Originally Posted by Barthayn
Sorry if I sound repetitive, but the solution for the part b would be 0 < |2x^2 - 8x + 6| < 16, correct?

Yes. If we just had increasing functions on (1, 5) whose ranges were (0, 2) and (0, 4), then the range of the product would be (0, 8). Here we have non-monotonic functions and one of them: |x - 3| has a zero in 2. So, their product would involve a 0, unlike (0, 8). However, |x - 1| is viewed over (1, 4) excluding 3 because the the restriction 0 < |x - 3|. So, |x - 1| |x - 3| is never 0 and their range is (0, 8) after all (so the range of 2|x - 1| |x - 3| is (0, 16)).
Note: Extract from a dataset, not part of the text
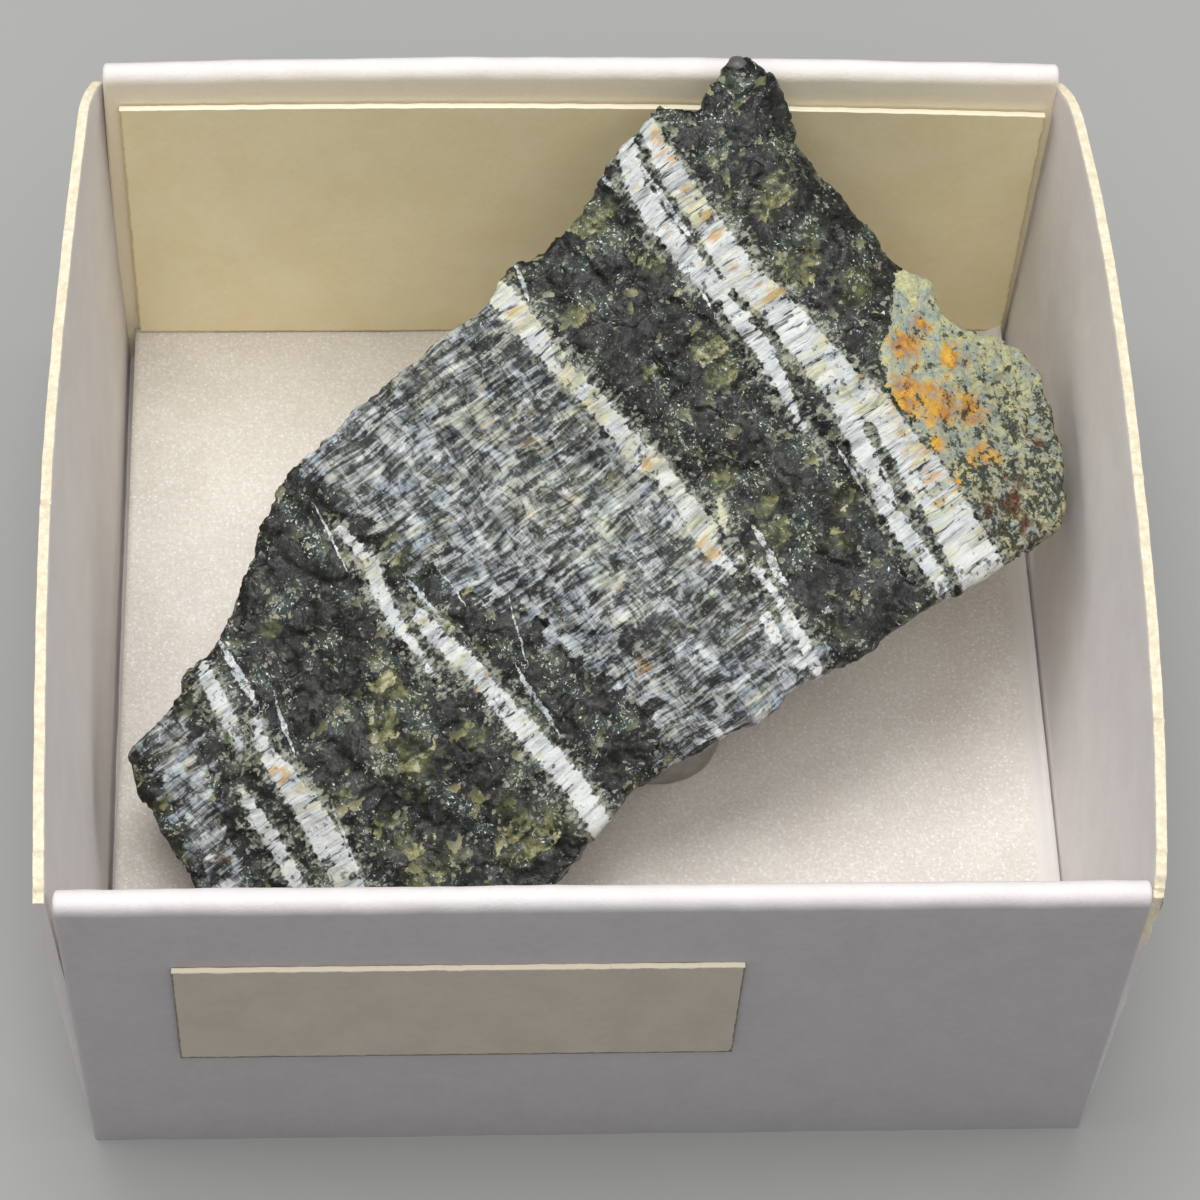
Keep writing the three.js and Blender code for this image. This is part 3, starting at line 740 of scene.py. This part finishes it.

All I am saying, is the by multiplying the ends of the interval ranges of two functions, one only gets the some superset of the range of the product, which may be a nice approximation to the actual range.
• Oct 8th 2011, 07:43 PM
Barthayn
Re: Manipulating inequalities
Quote:

Originally Posted by emakarov
Yes. If we just had increasing functions on (1, 5) whose ranges were (0, 2) and (0, 4), then the range of the product would be (0, 8). Here we have non-monotonic functions and one of them: |x - 3| has a zero in 2. So, their product would involve a 0, unlike (0, 8). However, |x - 1| is viewed over (1, 4) excluding 3 because the the restriction 0 < |x - 3|. So, |x - 1| |x - 3| is never 0 and their range is (0, 8) after all (so the range of 2|x - 1| |x - 3| is (0, 16)).

All I am saying, is the by multiplying the ends of the interval ranges of two functions, one only gets the some superset of the range of the product, which may be a nice approximation to the actual range.

Thank you for all you help. This seems like the entire unit seems to be making more sense now.